Four LST validation methods are recommended by the Committee on Earth Observation Satellite (CEOS) working group on calibration and validation: temperature-based (T-based), radiance-based, cross-validation/intercomparison, and time-series analysis (Guillevic et al., 2018). The T-based method, which compares satellite LST with in-situ LST directly, is the most widely used method in satellite LST validation and the only method that qualifies as validation in the classical, metrological sense (Coll et al., 2012; Duan et al., 2019; Göttsche et al., 2016; Guillevic et al., 2014; Li et al., 2013; Martin et al., 2019; Ouyang et al., 2017; Simó et al., 2016; Zhang et al., 2019; Zhang et al., 2021). The T-based method makes the hypothesis that in-situ LST is representative on the spatial scale of the satellite. Theoretically, only ground sites with perfectly homogeneous surfaces (e.g. lakes, grassland, and desert) on the satellite pixel scale as well as on the in-situ measurement scale are appropriate for LST validation, that is, the in-situ LST must be spatially representative on satellite pixel scale. In practice, most ground sites are located over inhomogeneous landscapes and are not dedicated to satellite LST validation (e.g. FluxNET, ChinaFlux, and HiWATER), i.e., the in-situ LST does not represent ground truth on satellite pixel scale. Can we evaluate the spatial representativeness of such sites and use them for satellite LST validation? How should we evaluate their spatial representativeness and quantify its influence on the LST validation results?

Several methods have been used to quantify a ground site's spatial representativeness in the context of validating LST and other surface parameters. Generally, those methods can be divided into two categories. The first category is based on analyses of the surface heterogeneity within a pixel. A more heterogeneous surface yields lower spatial representativeness, e.g. spatial heterogeneity was analyzed with semi-variograms in albedo validation (Román et al., 2009; Wang et al., 2014); the site was classified into different heterogeneity levels by combining semi-variogram, coefficient of variation, and dominant land cover type in LAI (leaf area index) and LST validation (Xu et al., 2016; Yu et al., 2017); other indicators, e.g. standard deviation (Coll et al., 2012; Duan et al., 2019; Guillevic et al., 2014; Li et al., 2014), and coefficient of variation (Zhou et al., 2015), were also used to analyze spatial heterogeneity.
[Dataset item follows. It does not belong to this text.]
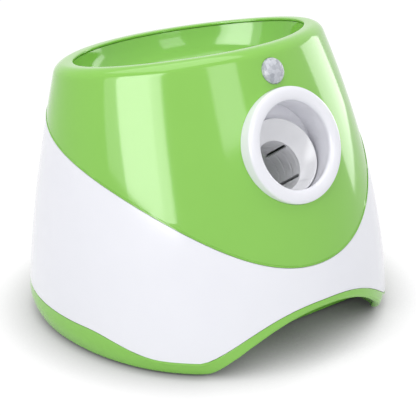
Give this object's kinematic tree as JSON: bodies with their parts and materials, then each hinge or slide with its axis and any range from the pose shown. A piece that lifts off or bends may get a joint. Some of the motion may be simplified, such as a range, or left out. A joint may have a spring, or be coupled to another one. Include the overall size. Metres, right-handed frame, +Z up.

Li et al. (2020) proposed a spatial and diurnal temperature cycle-constrained sampling strategy, which provides an effective way to validate LST over heterogeneous surfaces with dramatic diurnal LST changes. The second category analyses the relationship between various parameters on the in-situ and pixel scale, e.g. Huang et al. (2016) compared multi-point observed surface solar radiation with their averages to quantify the representativeness error; Hakuba et al. (2013) assessed the spatial sampling error of a site on the grid-scale with the corresponding collocated pixel and surrounding area averages; Martin et al. (2019) selected the representativeness period based on the annual variation of multi-year monthly averaged daytime differences between AATSR LST and in-situ LST; Liu et al. (2013) use the footprint model to assess the representativeness area of evapotranspiration measured at a ground site.
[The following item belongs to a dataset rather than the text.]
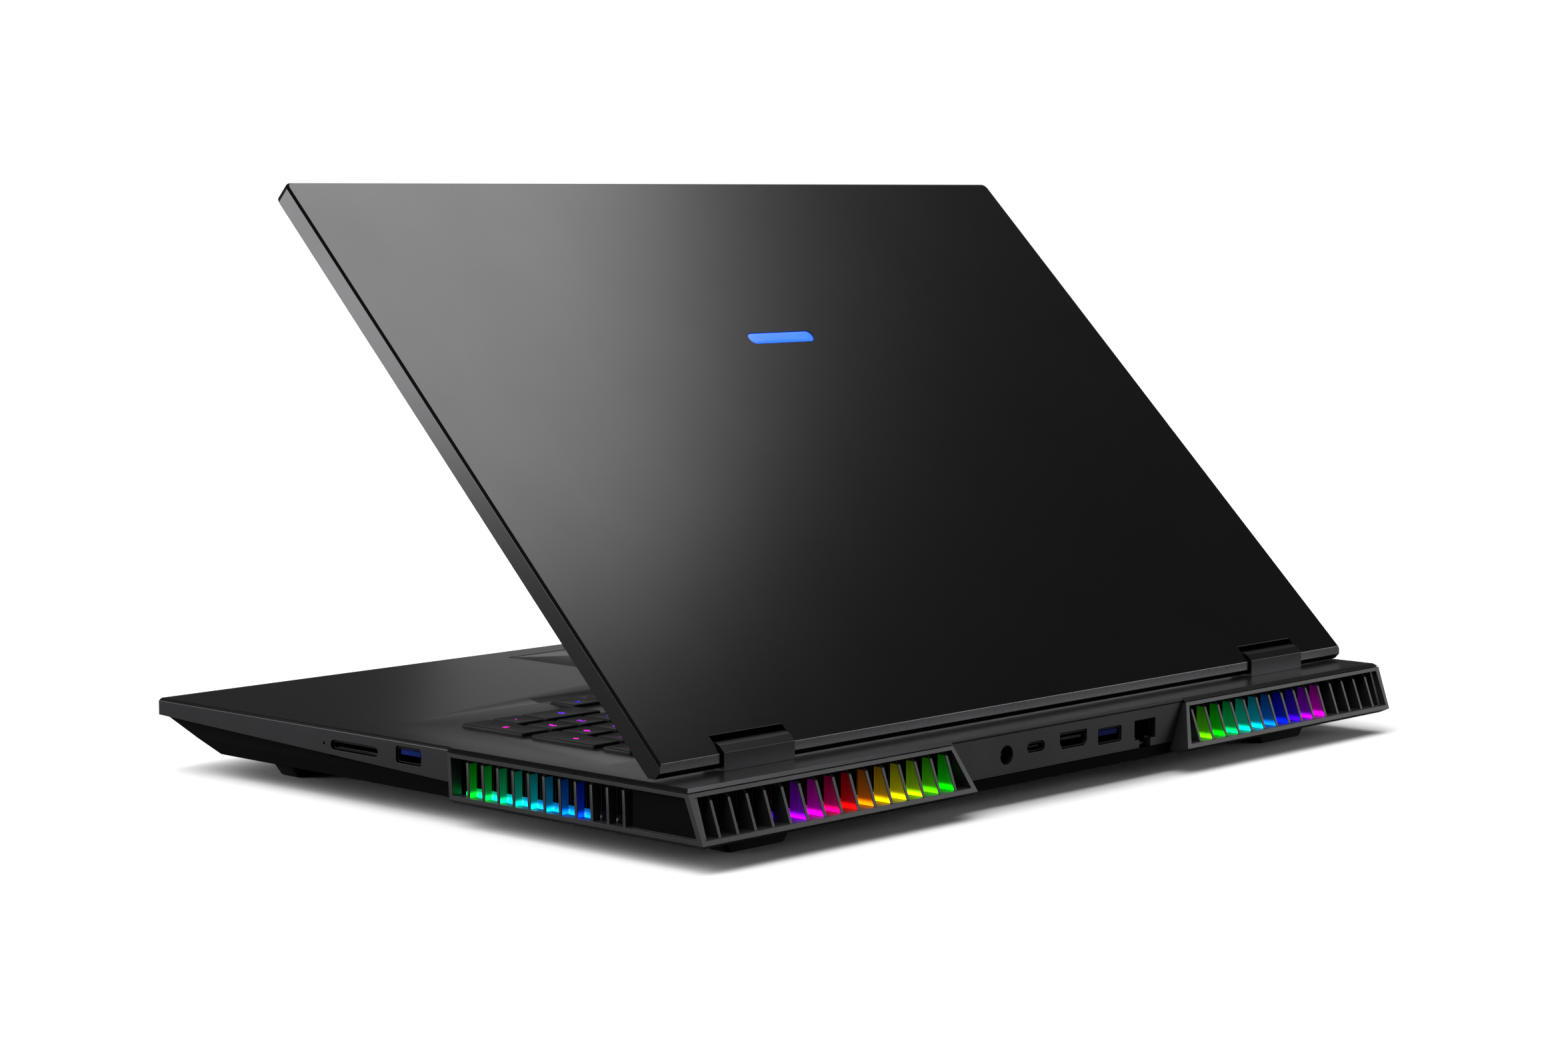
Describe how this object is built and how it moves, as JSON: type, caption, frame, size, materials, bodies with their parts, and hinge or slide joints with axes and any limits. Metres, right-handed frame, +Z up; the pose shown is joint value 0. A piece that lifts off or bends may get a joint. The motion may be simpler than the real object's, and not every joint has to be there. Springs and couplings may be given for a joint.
{
  "type": "laptop computer",
  "caption": "Gaming laptop with a part-open lid, numeric keypad, slatted corner vents with light strips, and rear sockets.",
  "frame": {"origin": "on the floor, under the middle of the box around the whole laptop with its lid part open", "axes": "+X to the user's right, -Y towards the user (front edge), +Z up"},
  "size_m": [0.3952, 0.292, 0.221],
  "materials": {
    "dark_alloy": "dark grey anodised, finely bead-blasted",
    "tub_plastic": "fine moulded grain, near black",
    "grille_plastic": "smooth satin moulding",
    "bezel_plastic": "fine matte grain",
    "screen": "anti-glare coated, switched off",
    "keycap_plastic": "soft matte with translucent legends",
    "touch_surface": "satin etched glass look",
    "steel": "plain rolled sheet",
    "usb_insert": "dark blue insert in a steel shell",
    "copper": "bare copper",
    "circuit_board": "solder resist",
    "black_plastic": "plain moulded",
    "rubber": "matte",
    "light_guide": "lit translucent bar"
  },
  "bodies": {
    "base": {"top_case": "dark_alloy", "rear_port_panel": "dark_alloy", "hinge_cover_right": "dark_alloy", "hinge_cover_left": "dark_alloy", "bottom_case": "tub_plastic", "vent_grille_right": "grille_plastic", "vent_grille_left": "grille_plastic", "keyboard_plate": "steel", "hinge_bracket_right": "steel", "hinge_bracket_left": "steel", "usb_c_port": "steel", "hdmi_port": "steel", "card_reader": "steel", "audio_jack": "steel", "usb_a_port_rear": "usb_insert", "usb_a_port_right": "usb_insert", "usb_a_port_left": "usb_insert", "heatsink_side_right": "copper", "heatsink_side_left": "copper", "heatsink_rear_right": "copper", "heatsink_rear_left": "copper", "heat_pipe_right": "copper", "heat_pipe_left": "copper", "motherboard": "circuit_board", "ssd_module": "circuit_board", "memory_module": "circuit_board", "battery_pack": "black_plastic", "fan_housing_right": "black_plastic", "fan_housing_left": "black_plastic", "speaker_right": "black_plastic", "speaker_left": "black_plastic", "ethernet_port": "black_plastic", "dc_jack": "black_plastic", "foot_rear_right": "rubber", "foot_rear_left": "rubber", "foot_front_right": "rubber", "foot_front_left": "rubber", "light_strip_right": "light_guide", "light_strip_left": "light_guide"},
    "lid": {"lid_back_cover": "dark_alloy", "screen_bezel": "bezel_plastic", "lcd_panel": "screen", "lid_light_bar": "light_guide", "webcam": "black_plastic", "lid_bumper": "rubber", "hinge_arm_right": "steel", "hinge_arm_left": "steel"},
    "key_row_bottom": {"key_row_bottom": "keycap_plastic"},
    "key_row_lower": {"key_row_lower": "keycap_plastic"},
    "key_row_home": {"key_row_home": "keycap_plastic"},
    "key_row_upper": {"key_row_upper": "keycap_plastic"},
    "key_row_number": {"key_row_number": "keycap_plastic"},
    "key_row_function": {"key_row_function": "keycap_plastic"},
    "arrow_keys": {"arrow_keys": "keycap_plastic"},
    "numpad_keys": {"numpad_keys": "keycap_plastic"},
    "touchpad": {"touchpad": "touch_surface"},
    "power_button": {"power_button": "keycap_plastic"},
    "fan_right": {"fan_impeller_right": "black_plastic"},
    "fan_left": {"fan_impeller_left": "black_plastic"}
  },
  "joints": [
    {"name": "lid_hinge", "type": "hinge", "parent": "base", "child": "lid", "pos_m": [0, 0.1196, 0.03165], "axis": [-1, 0, 0], "range_deg": [-44.7, 85.3]},
    {"name": "key_row_bottom_press", "type": "slide", "parent": "base", "child": "key_row_bottom", "axis": [0, 0, -1], "range_m": [0, 0.0015], "stiffness_N_per_m": 400, "springref_m": -0.001},
    {"name": "key_row_lower_press", "type": "slide", "parent": "base", "child": "key_row_lower", "axis": [0, 0, -1], "range_m": [0, 0.0015], "stiffness_N_per_m": 400, "springref_m": -0.001},
    {"name": "key_row_home_press", "type": "slide", "parent": "base", "child": "key_row_home", "axis": [0, 0, -1], "range_m": [0, 0.0015], "stiffness_N_per_m": 400, "springref_m": -0.001},
    {"name": "key_row_upper_press", "type": "slide", "parent": "base", "child": "key_row_upper", "axis": [0, 0, -1], "range_m": [0, 0.0015], "stiffness_N_per_m": 400, "springref_m": -0.001},
    {"name": "key_row_number_press", "type": "slide", "parent": "base", "child": "key_row_number", "axis": [0, 0, -1], "range_m": [0, 0.0015], "stiffness_N_per_m": 400, "springref_m": -0.001},
    {"name": "key_row_function_press", "type": "slide", "parent": "base", "child": "key_row_function", "axis": [0, 0, -1], "range_m": [0, 0.0015], "stiffness_N_per_m": 400, "springref_m": -0.001},
    {"name": "arrow_key_press", "type": "slide", "parent": "base", "child": "arrow_keys", "axis": [0, 0, -1], "range_m": [0, 0.0015], "stiffness_N_per_m": 400, "springref_m": -0.001},
    {"name": "numpad_key_press", "type": "slide", "parent": "base", "child": "numpad_keys", "axis": [0, 0, -1], "range_m": [0, 0.0015], "stiffness_N_per_m": 400, "springref_m": -0.001},
    {"name": "touchpad_click", "type": "slide", "parent": "base", "child": "touchpad", "axis": [0, 0, -1], "range_m": [0, 0.0004], "stiffness_N_per_m": 2500, "springref_m": -0.0006},
    {"name": "power_button_press", "type": "slide", "parent": "base", "child": "power_button", "axis": [0, 0, -1], "range_m": [0, 0.0006], "stiffness_N_per_m": 400, "springref_m": -0.001},
    {"name": "fan_right_spin", "type": "hinge", "parent": "base", "child": "fan_right", "pos_m": [0.132, 0.065, 0.0147], "axis": [0, 0, 1], "continuous": true},
    {"name": "fan_left_spin", "type": "hinge", "parent": "base", "child": "fan_left", "pos_m": [-0.132, 0.065, 0.0147], "axis": [0, 0, 1], "continuous": true}
  ]
}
In general, in LST validation one cannot use those methods directly to evaluate the spatial representativeness. On the one hand, spatial heterogeneity characterizes the complexity of the surface, and spatial representativeness characterizes the degree of difference between ground measured and pixel observed parameters. However, satellite observations reflect the averaged value within a pixel: therefore, heterogeneity cannot fully characterize representativeness. On the other hand, compared to land surface parameters with low temporal variation, e.g. LAI, LST varies strongly on diurnal and intra-annual scales (Göttsche and Olesen, 2001; Zhan et al., 2014). In addition, due to differences in thermal inertia, LST variations in the ground radiometer's field-of-view (FOV) and on satellite pixel scale also differ in their responses to the variations of weather conditions. Therefore, it is reasonable to speculate that a ground site's spatial representativeness also varies on the temporal scale and, thus, the temporal evaluation of spatial representativeness is an important issue for validating satellite LST. Overall, the current methods do not provide a temporally continuous evaluation of spatial representativeness.

Therefore, this study proposes a temporal variation method (TVM) for evaluating the spatial representativeness of LST validation sites. The basic idea of the method is that a ground site's spatial representativeness is a function of time and can be described by a spatial representativeness indicator (SRI), which is defined as the LST difference between the ground radiometer's FOV and satellite pixel. Under ideal conditions, LST variation depends exclusively on the revolution of Earth around its axis and the Sun: the temporally continuous SRI introduced here describes this ideal scenario as a smooth curve. In reality, the SRI curve fluctuates around this ideal smooth curve as it is affected by changing surface characteristics (e.g. soil moisture, vegetation, land cover) and weather conditions. The variation of SRI can be mainly attributed to spatial variations of LST that follow typical intra-annual variations, e.g. due to vegetation changes, but are also affected significantly by weather conditions. Since the indicator describes the LST difference between the two scales, it can also be used as a bridge to convert the in-situ LST to pixel scale, and the satellite LST can be directly compared with the scale-converted LST to address the uncertainty caused by the spatial representativeness. The remainder of this article introduces and demonstrates applications of the TVM method and is structured into the sections Datasets, Methods, Results, Discussion, and Conclusions.